As for the old city, that too has changed but mostly not for the better. Those who remember the pre-1947 Bhati Gate, Shah Alami Gate, Texali Gate and Model Town, will not recognise these areas were they to return to them today. New colonies and residential developments have sprung up everywhere. While Lahore is a far more attractive city than it was before independence, many of the old historic and cultural sites have disappeared, as if they never existed. They should not have been allowed to vanish because they bore the history of the city itself.
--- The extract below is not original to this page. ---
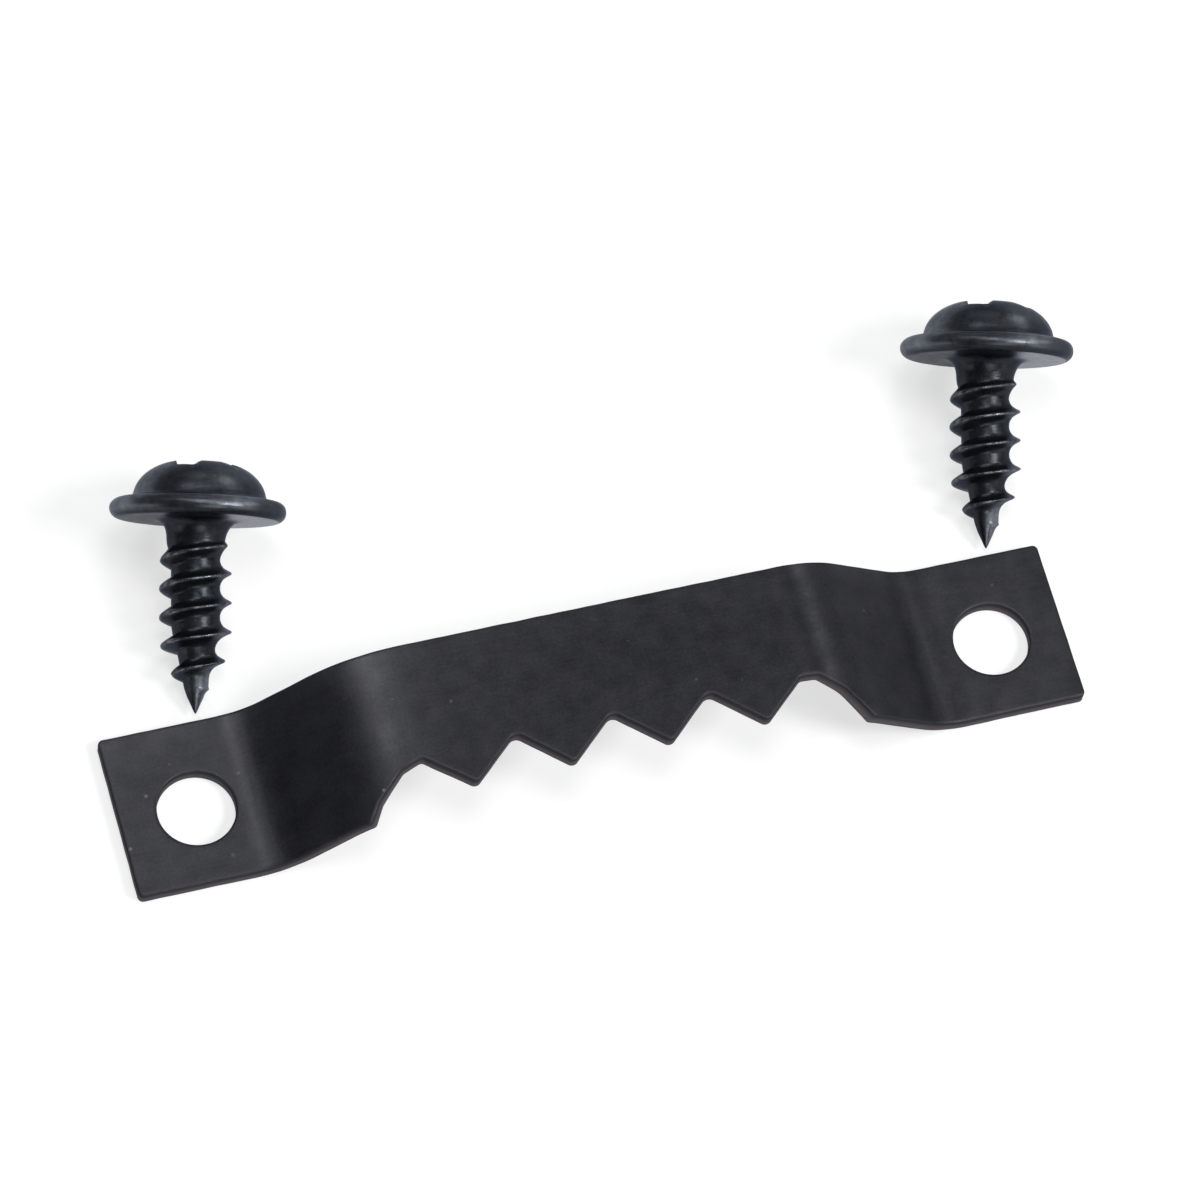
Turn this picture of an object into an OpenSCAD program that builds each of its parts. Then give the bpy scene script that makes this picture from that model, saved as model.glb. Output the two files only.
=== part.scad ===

I remember the Lahore of the old days distinctly and long for its return. If you walked from the Tollinton Market towards Regal Cinema, just past Commercial Building, on the inside road, there used to stand the Sunlight Building, which was home to various companies and stores, including the Krishna Book House. If I remember, this name was later changed to Minerva Book Centre. There were also a couple of restaurants that the building played host to. The India Coffee House and the Cheney’s Lunch Home stood side by side. After independence, I saw more than once Saadat Hasan Manto at the Cheney’s Lunch Home, as well as the sweet-voiced and handsome Amanat Ali Khan of the Patiala Gharana. The Coffee House was frequented by journalists, lawyers, teachers and writers. The regulars included Abdullah Butt, Bari Alig, Abdullah Malik, Prof Alauddin Kalim, Riaz Qadir, Manzoor Qadir, Ijaz Hussain Batalvi, the painters Shakir Ali, Ali Imam, Ahmed Pervaiz and Anwar Jalal Shamza.
Zulfikar Ali Bhutto as prime minister of Pakistan once expressed a desire to drop in at the Coffee House. He was as good as his word and did drop in one day and stayed for quite some time. He also once walked into Lord’s restaurant on the Mall, where Sardar Muhammad Sadiq was king. He sat down with the regulars and assured them that he was still “one of the boys”. But as time passed, these old hangouts of Lahore’s intellectuals began to make way for trendier, new-fangled places. And one day we saw a big, ugly lock on the steel-grill doors of the Coffee House. It was a turning point in Lahore’s intellectual and artistic history. It is said that both the Coffee House and the Pak Tea House, which was across the road, belonged to two Sikh brothers. The two places used to be known before partition as the India Coffee House and the India Tea House. The two brothers replicated their two Lahore restaurants in Delhi where they were forced to migrate as the 1947 bloodbath took hold of Punjab.
Sirajuddin, who turned India Tea House into Pak Tea House (now dead like its owner and only a memory), once told me – or was it his son who did – that one day, he noticed a Sikh standing across the road, just staring. When he asked the stranger to come in, he told him that he had come from India and this place and the Coffee House across the road used to belong to him and his brother. The Coffee House has long been gone and in its place there now stands a bank. Nila Gumbad, where these restaurants and intellectual hangouts were once located, is now a bustling auto parts and car tyre market. Although there is no shortage of hotels and restaurants in Lahore today, there is not a single place that could claim to be a true successor to any of those wonderful establishments.